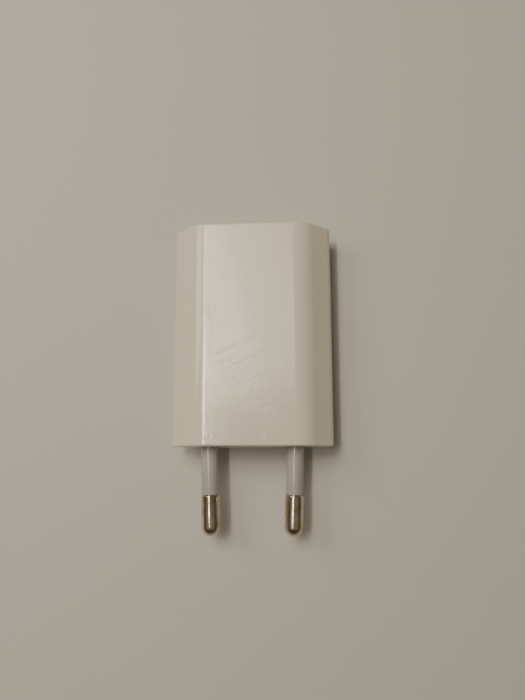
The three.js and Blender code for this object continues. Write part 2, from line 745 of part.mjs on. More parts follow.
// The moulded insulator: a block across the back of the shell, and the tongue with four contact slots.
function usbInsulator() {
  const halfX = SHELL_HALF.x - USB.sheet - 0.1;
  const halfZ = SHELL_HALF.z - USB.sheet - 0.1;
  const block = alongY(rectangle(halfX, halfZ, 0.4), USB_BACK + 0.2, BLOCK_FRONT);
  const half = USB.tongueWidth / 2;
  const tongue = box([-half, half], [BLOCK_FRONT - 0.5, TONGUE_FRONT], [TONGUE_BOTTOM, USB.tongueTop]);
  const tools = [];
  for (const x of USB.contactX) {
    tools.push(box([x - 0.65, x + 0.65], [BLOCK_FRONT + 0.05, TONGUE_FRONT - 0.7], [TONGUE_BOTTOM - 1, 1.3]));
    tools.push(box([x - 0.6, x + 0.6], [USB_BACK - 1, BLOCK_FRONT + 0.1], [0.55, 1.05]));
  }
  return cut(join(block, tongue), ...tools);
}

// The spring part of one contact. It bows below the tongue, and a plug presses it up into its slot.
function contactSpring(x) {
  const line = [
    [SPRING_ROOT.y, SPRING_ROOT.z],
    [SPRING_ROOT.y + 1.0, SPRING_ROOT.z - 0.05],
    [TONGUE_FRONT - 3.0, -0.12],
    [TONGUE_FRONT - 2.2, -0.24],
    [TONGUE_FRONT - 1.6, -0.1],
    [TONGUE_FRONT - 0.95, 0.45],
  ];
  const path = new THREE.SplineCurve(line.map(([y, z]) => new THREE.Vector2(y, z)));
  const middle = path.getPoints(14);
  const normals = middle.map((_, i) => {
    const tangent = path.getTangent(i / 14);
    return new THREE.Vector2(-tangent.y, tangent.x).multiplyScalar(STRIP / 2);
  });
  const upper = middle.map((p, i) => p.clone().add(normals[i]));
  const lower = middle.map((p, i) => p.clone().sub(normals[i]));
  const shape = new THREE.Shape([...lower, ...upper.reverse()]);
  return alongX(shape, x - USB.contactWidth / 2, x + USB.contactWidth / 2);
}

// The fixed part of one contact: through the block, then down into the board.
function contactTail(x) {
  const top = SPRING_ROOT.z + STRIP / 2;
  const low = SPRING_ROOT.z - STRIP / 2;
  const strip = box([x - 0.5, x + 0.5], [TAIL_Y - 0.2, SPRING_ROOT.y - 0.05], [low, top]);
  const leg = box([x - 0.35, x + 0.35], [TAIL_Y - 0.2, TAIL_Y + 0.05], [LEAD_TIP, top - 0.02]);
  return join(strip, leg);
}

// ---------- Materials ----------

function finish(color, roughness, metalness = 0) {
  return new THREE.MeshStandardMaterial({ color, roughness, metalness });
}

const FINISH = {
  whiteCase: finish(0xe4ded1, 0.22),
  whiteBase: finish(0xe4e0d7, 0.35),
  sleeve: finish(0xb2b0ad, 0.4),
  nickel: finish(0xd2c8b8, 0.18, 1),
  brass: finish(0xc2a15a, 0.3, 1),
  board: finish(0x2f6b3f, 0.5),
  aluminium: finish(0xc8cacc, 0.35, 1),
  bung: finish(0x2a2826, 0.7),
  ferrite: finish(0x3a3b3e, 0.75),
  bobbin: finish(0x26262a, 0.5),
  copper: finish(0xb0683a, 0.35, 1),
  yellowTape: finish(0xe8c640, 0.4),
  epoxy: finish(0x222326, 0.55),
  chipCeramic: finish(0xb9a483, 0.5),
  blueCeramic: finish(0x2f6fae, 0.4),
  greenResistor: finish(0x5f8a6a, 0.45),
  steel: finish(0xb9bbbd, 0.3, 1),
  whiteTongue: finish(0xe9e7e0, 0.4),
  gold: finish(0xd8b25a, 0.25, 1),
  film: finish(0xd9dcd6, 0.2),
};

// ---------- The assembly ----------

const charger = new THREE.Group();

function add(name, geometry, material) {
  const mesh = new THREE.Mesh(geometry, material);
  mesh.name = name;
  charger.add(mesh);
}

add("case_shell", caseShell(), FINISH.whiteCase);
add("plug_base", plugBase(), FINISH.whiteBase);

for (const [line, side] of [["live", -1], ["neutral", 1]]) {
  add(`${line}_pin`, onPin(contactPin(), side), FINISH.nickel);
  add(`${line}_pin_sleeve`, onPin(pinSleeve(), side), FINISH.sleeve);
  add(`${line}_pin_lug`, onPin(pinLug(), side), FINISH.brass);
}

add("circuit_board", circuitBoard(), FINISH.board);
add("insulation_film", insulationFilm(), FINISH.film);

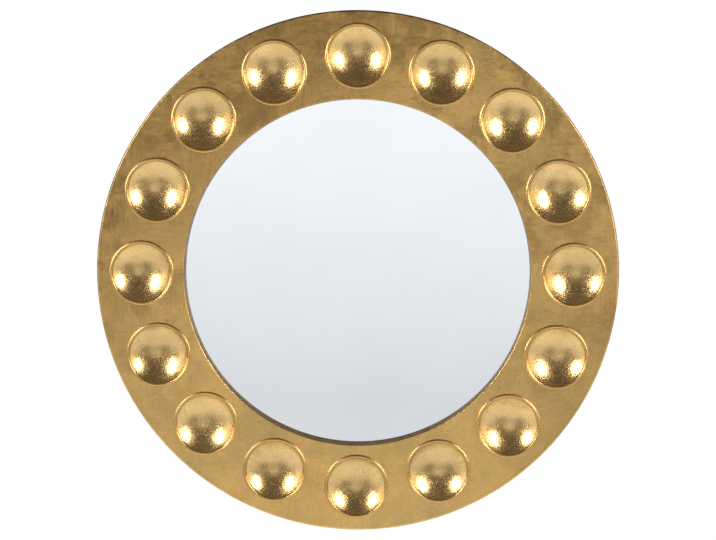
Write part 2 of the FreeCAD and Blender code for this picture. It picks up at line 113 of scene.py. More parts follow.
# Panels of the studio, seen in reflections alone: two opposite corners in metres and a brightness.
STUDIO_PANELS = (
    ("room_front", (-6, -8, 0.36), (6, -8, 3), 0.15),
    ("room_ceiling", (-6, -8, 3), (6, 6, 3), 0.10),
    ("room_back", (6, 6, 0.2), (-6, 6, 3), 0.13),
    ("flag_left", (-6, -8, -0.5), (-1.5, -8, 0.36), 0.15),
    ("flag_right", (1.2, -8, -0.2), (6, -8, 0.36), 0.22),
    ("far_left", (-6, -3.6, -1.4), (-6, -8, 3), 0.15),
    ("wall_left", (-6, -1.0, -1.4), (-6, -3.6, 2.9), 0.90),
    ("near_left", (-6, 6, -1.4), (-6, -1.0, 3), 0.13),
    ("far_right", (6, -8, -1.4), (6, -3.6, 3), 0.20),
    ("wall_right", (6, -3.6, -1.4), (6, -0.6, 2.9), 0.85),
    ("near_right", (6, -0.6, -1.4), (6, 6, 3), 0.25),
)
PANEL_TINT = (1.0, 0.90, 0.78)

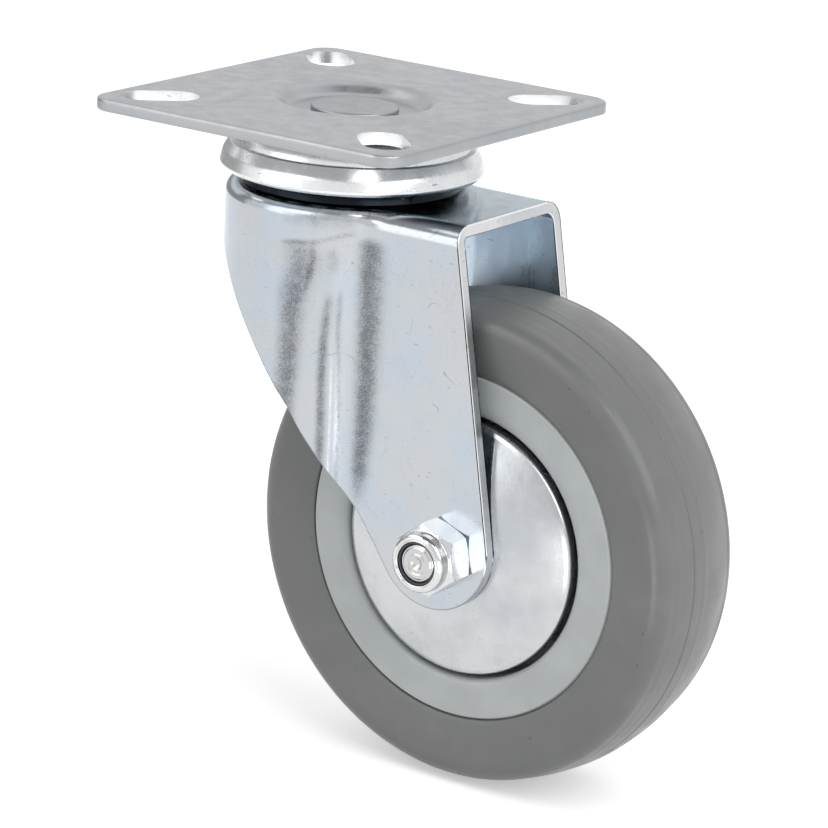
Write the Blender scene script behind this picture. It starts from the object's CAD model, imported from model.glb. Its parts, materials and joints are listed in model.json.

══════

» **Goal**
All of the records must be repeated exactly.

» **Written response**
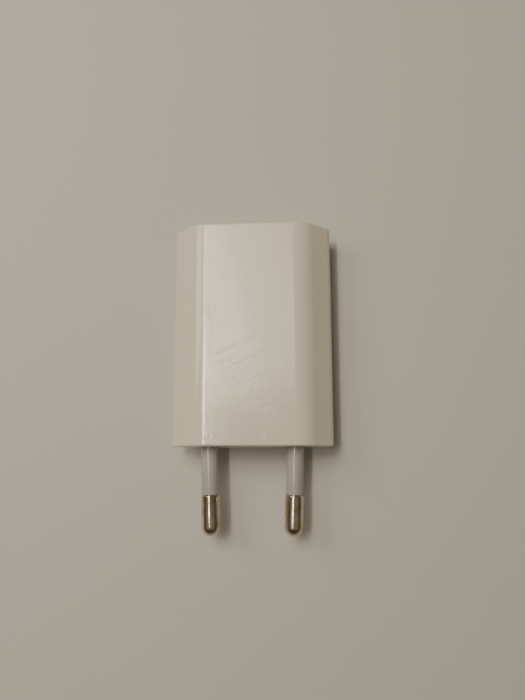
The three.js and Blender code for this object continues. Write part 2, from line 745 of part.mjs on. More parts follow.
// The moulded insulator: a block across the back of the shell, and the tongue with four contact slots.
function usbInsulator() {
  const halfX = SHELL_HALF.x - USB.sheet - 0.1;
  const halfZ = SHELL_HALF.z - USB.sheet - 0.1;
  const block = alongY(rectangle(halfX, halfZ, 0.4), USB_BACK + 0.2, BLOCK_FRONT);
  const half = USB.tongueWidth / 2;
  const tongue = box([-half, half], [BLOCK_FRONT - 0.5, TONGUE_FRONT], [TONGUE_BOTTOM, USB.tongueTop]);
  const tools = [];
  for (const x of USB.contactX) {
    tools.push(box([x - 0.65, x + 0.65], [BLOCK_FRONT + 0.05, TONGUE_FRONT - 0.7], [TONGUE_BOTTOM - 1, 1.3]));
    tools.push(box([x - 0.6, x + 0.6], [USB_BACK - 1, BLOCK_FRONT + 0.1], [0.55, 1.05]));
  }
  return cut(join(block, tongue), ...tools);
}

// The spring part of one contact. It bows below the tongue, and a plug presses it up into its slot.
function contactSpring(x) {
  const line = [
    [SPRING_ROOT.y, SPRING_ROOT.z],
    [SPRING_ROOT.y + 1.0, SPRING_ROOT.z - 0.05],
    [TONGUE_FRONT - 3.0, -0.12],
    [TONGUE_FRONT - 2.2, -0.24],
    [TONGUE_FRONT - 1.6, -0.1],
    [TONGUE_FRONT - 0.95, 0.45],
  ];
  const path = new THREE.SplineCurve(line.map(([y, z]) => new THREE.Vector2(y, z)));
  const middle = path.getPoints(14);
  const normals = middle.map((_, i) => {
    const tangent = path.getTangent(i / 14);
    return new THREE.Vector2(-tangent.y, tangent.x).multiplyScalar(STRIP / 2);
  });
  const upper = middle.map((p, i) => p.clone().add(normals[i]));
  const lower = middle.map((p, i) => p.clone().sub(normals[i]));
  const shape = new THREE.Shape([...lower, ...upper.reverse()]);
  return alongX(shape, x - USB.contactWidth / 2, x + USB.contactWidth / 2);
}

// The fixed part of one contact: through the block, then down into the board.
function contactTail(x) {
  const top = SPRING_ROOT.z + STRIP / 2;
  const low = SPRING_ROOT.z - STRIP / 2;
  const strip = box([x - 0.5, x + 0.5], [TAIL_Y - 0.2, SPRING_ROOT.y - 0.05], [low, top]);
  const leg = box([x - 0.35, x + 0.35], [TAIL_Y - 0.2, TAIL_Y + 0.05], [LEAD_TIP, top - 0.02]);
  return join(strip, leg);
}

// ---------- Materials ----------

function finish(color, roughness, metalness = 0) {
  return new THREE.MeshStandardMaterial({ color, roughness, metalness });
}

const FINISH = {
  whiteCase: finish(0xe4ded1, 0.22),
  whiteBase: finish(0xe4e0d7, 0.35),
  sleeve: finish(0xb2b0ad, 0.4),
  nickel: finish(0xd2c8b8, 0.18, 1),
  brass: finish(0xc2a15a, 0.3, 1),
  board: finish(0x2f6b3f, 0.5),
  aluminium: finish(0xc8cacc, 0.35, 1),
  bung: finish(0x2a2826, 0.7),
  ferrite: finish(0x3a3b3e, 0.75),
  bobbin: finish(0x26262a, 0.5),
  copper: finish(0xb0683a, 0.35, 1),
  yellowTape: finish(0xe8c640, 0.4),
  epoxy: finish(0x222326, 0.55),
  chipCeramic: finish(0xb9a483, 0.5),
  blueCeramic: finish(0x2f6fae, 0.4),
  greenResistor: finish(0x5f8a6a, 0.45),
  steel: finish(0xb9bbbd, 0.3, 1),
  whiteTongue: finish(0xe9e7e0, 0.4),
  gold: finish(0xd8b25a, 0.25, 1),
  film: finish(0xd9dcd6, 0.2),
};

// ---------- The assembly ----------

const charger = new THREE.Group();

function add(name, geometry, material) {
  const mesh = new THREE.Mesh(geometry, material);
  mesh.name = name;
  charger.add(mesh);
}

add("case_shell", caseShell(), FINISH.whiteCase);
add("plug_base", plugBase(), FINISH.whiteBase);

for (const [line, side] of [["live", -1], ["neutral", 1]]) {
  add(`${line}_pin`, onPin(contactPin(), side), FINISH.nickel);
  add(`${line}_pin_sleeve`, onPin(pinSleeve(), side), FINISH.sleeve);
  add(`${line}_pin_lug`, onPin(pinLug(), side), FINISH.brass);
}

add("circuit_board", circuitBoard(), FINISH.board);
add("insulation_film", insulationFilm(), FINISH.film);

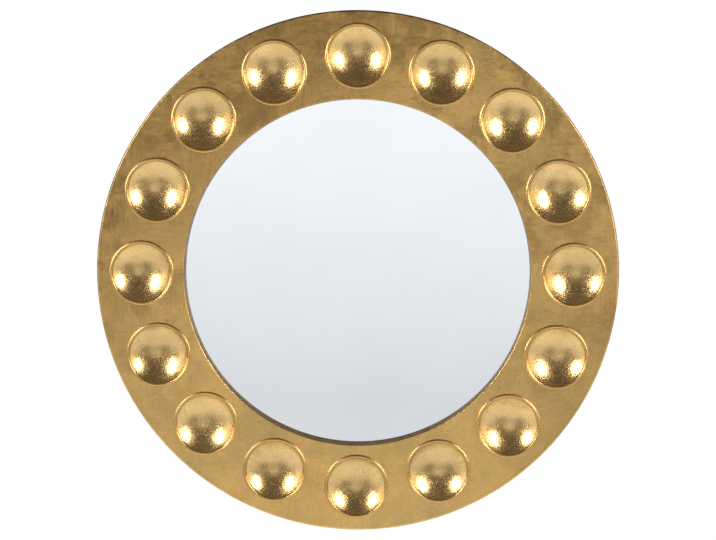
Write part 2 of the FreeCAD and Blender code for this picture. It picks up at line 113 of scene.py. More parts follow.
# Panels of the studio, seen in reflections alone: two opposite corners in metres and a brightness.
STUDIO_PANELS = (
    ("room_front", (-6, -8, 0.36), (6, -8, 3), 0.15),
    ("room_ceiling", (-6, -8, 3), (6, 6, 3), 0.10),
    ("room_back", (6, 6, 0.2), (-6, 6, 3), 0.13),
    ("flag_left", (-6, -8, -0.5), (-1.5, -8, 0.36), 0.15),
    ("flag_right", (1.2, -8, -0.2), (6, -8, 0.36), 0.22),
    ("far_left", (-6, -3.6, -1.4), (-6, -8, 3), 0.15),
    ("wall_left", (-6, -1.0, -1.4), (-6, -3.6, 2.9), 0.90),
    ("near_left", (-6, 6, -1.4), (-6, -1.0, 3), 0.13),
    ("far_right", (6, -8, -1.4), (6, -3.6, 3), 0.20),
    ("wall_right", (6, -3.6, -1.4), (6, -0.6, 2.9), 0.85),
    ("near_right", (6, -0.6, -1.4), (6, 6, 3), 0.25),
)
PANEL_TINT = (1.0, 0.90, 0.78)

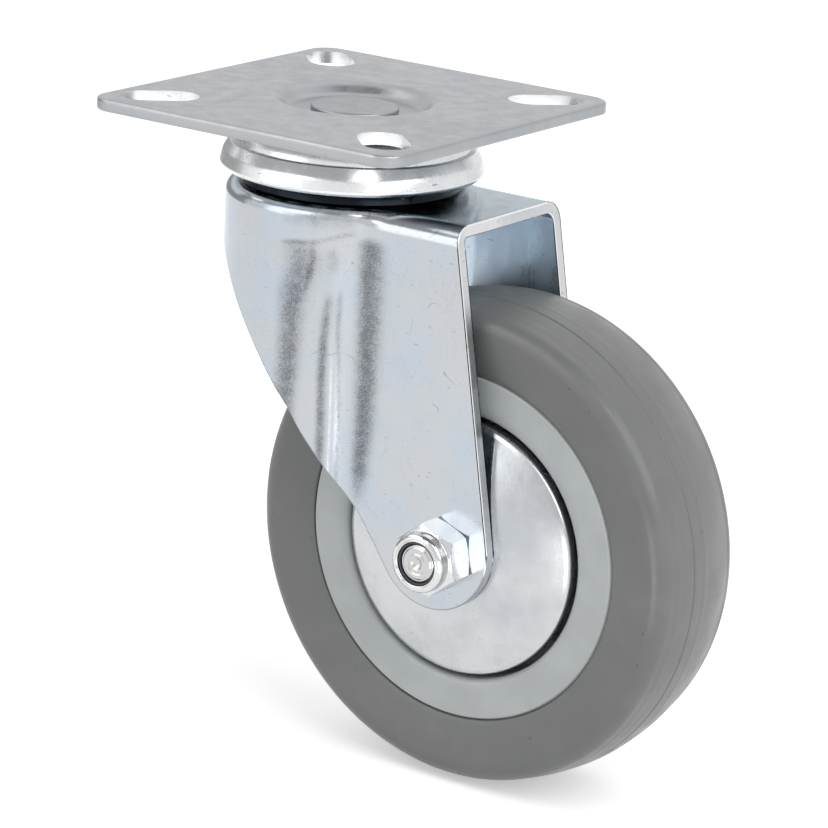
Write the Blender scene script behind this picture. It starts from the object's CAD model, imported from model.glb. Its parts, materials and joints are listed in model.json.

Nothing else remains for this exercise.